__EXERCISE TASK__: Up to and including the line that contains "folding handle: two", repeat each line of the data exactly, starting from the first.

[START DATA SHOWN]

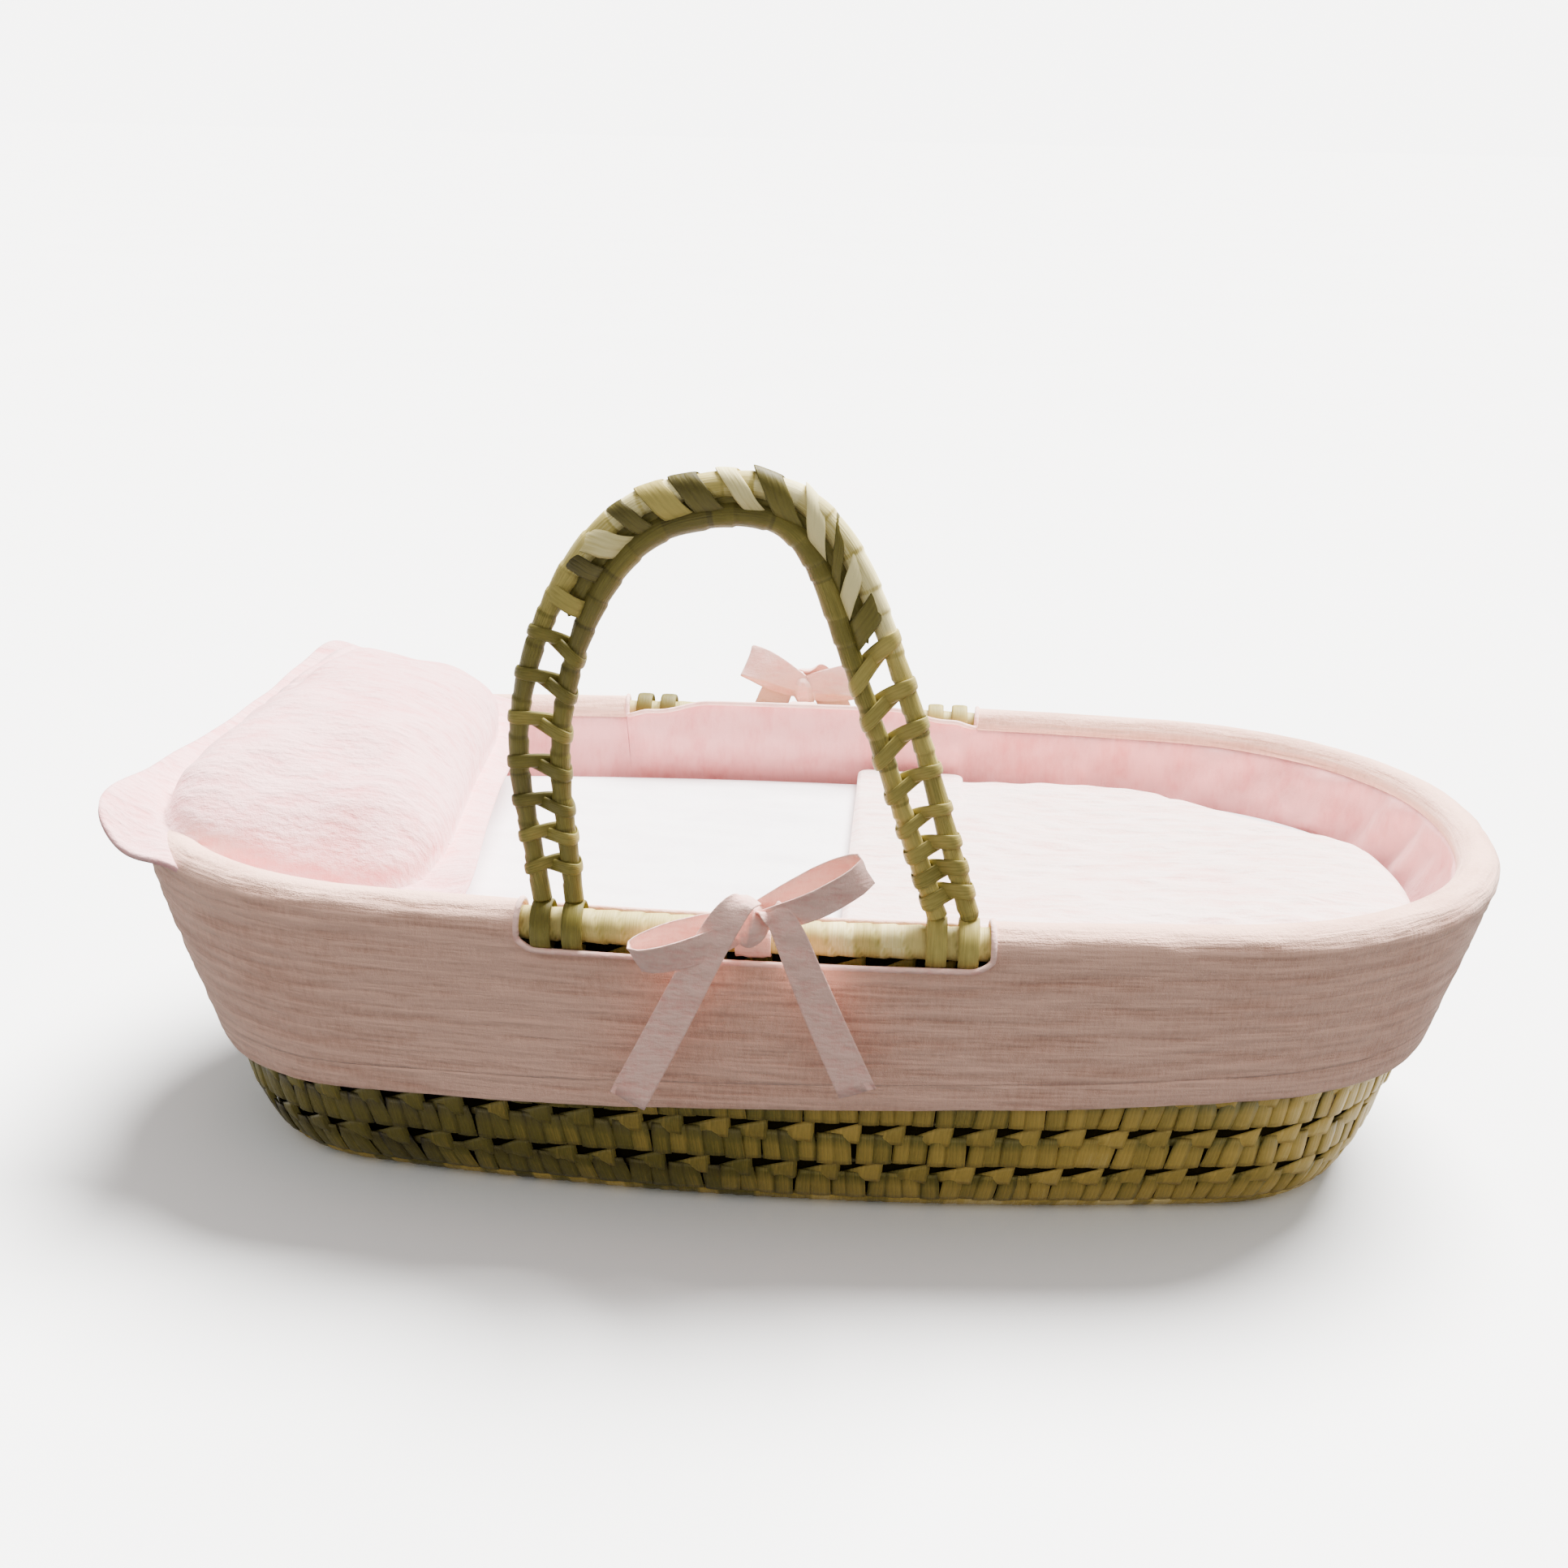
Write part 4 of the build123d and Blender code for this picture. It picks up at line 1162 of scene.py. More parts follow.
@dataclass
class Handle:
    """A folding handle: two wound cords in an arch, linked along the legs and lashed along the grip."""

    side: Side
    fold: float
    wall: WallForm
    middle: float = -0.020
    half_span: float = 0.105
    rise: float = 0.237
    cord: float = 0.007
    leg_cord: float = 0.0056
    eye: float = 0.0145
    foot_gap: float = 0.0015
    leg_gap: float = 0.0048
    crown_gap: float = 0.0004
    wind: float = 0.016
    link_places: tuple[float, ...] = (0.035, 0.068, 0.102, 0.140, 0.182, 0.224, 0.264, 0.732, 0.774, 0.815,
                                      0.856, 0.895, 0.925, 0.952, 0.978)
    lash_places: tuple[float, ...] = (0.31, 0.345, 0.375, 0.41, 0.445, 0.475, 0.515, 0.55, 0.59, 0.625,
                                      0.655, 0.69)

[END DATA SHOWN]

__SOLUTION FOR THIS PROBLEM__:
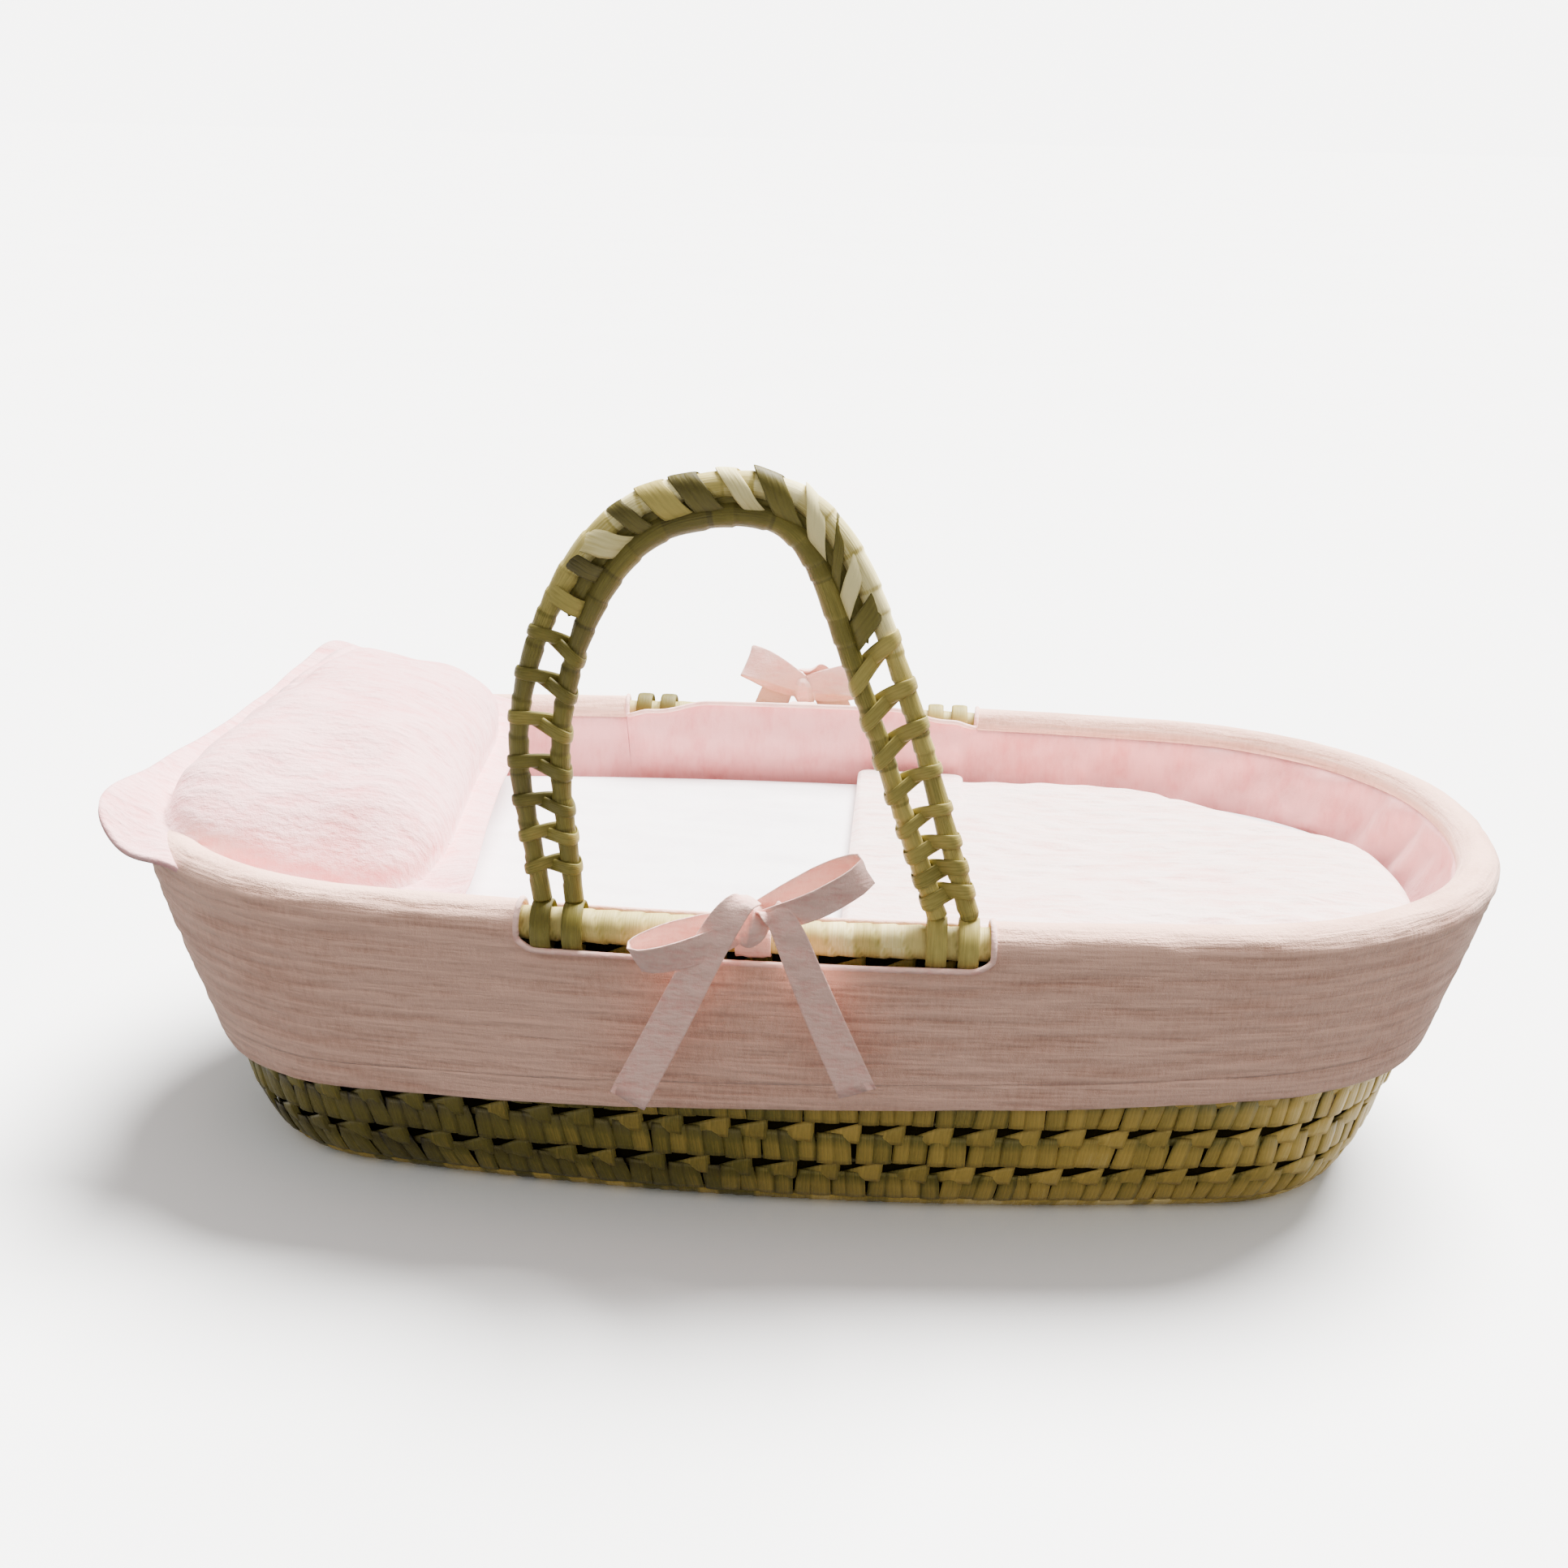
Write part 4 of the build123d and Blender code for this picture. It picks up at line 1162 of scene.py. More parts follow.
@dataclass
class Handle:
    """A folding handle: two wound cords in an arch, linked along the legs and lashed along the grip."""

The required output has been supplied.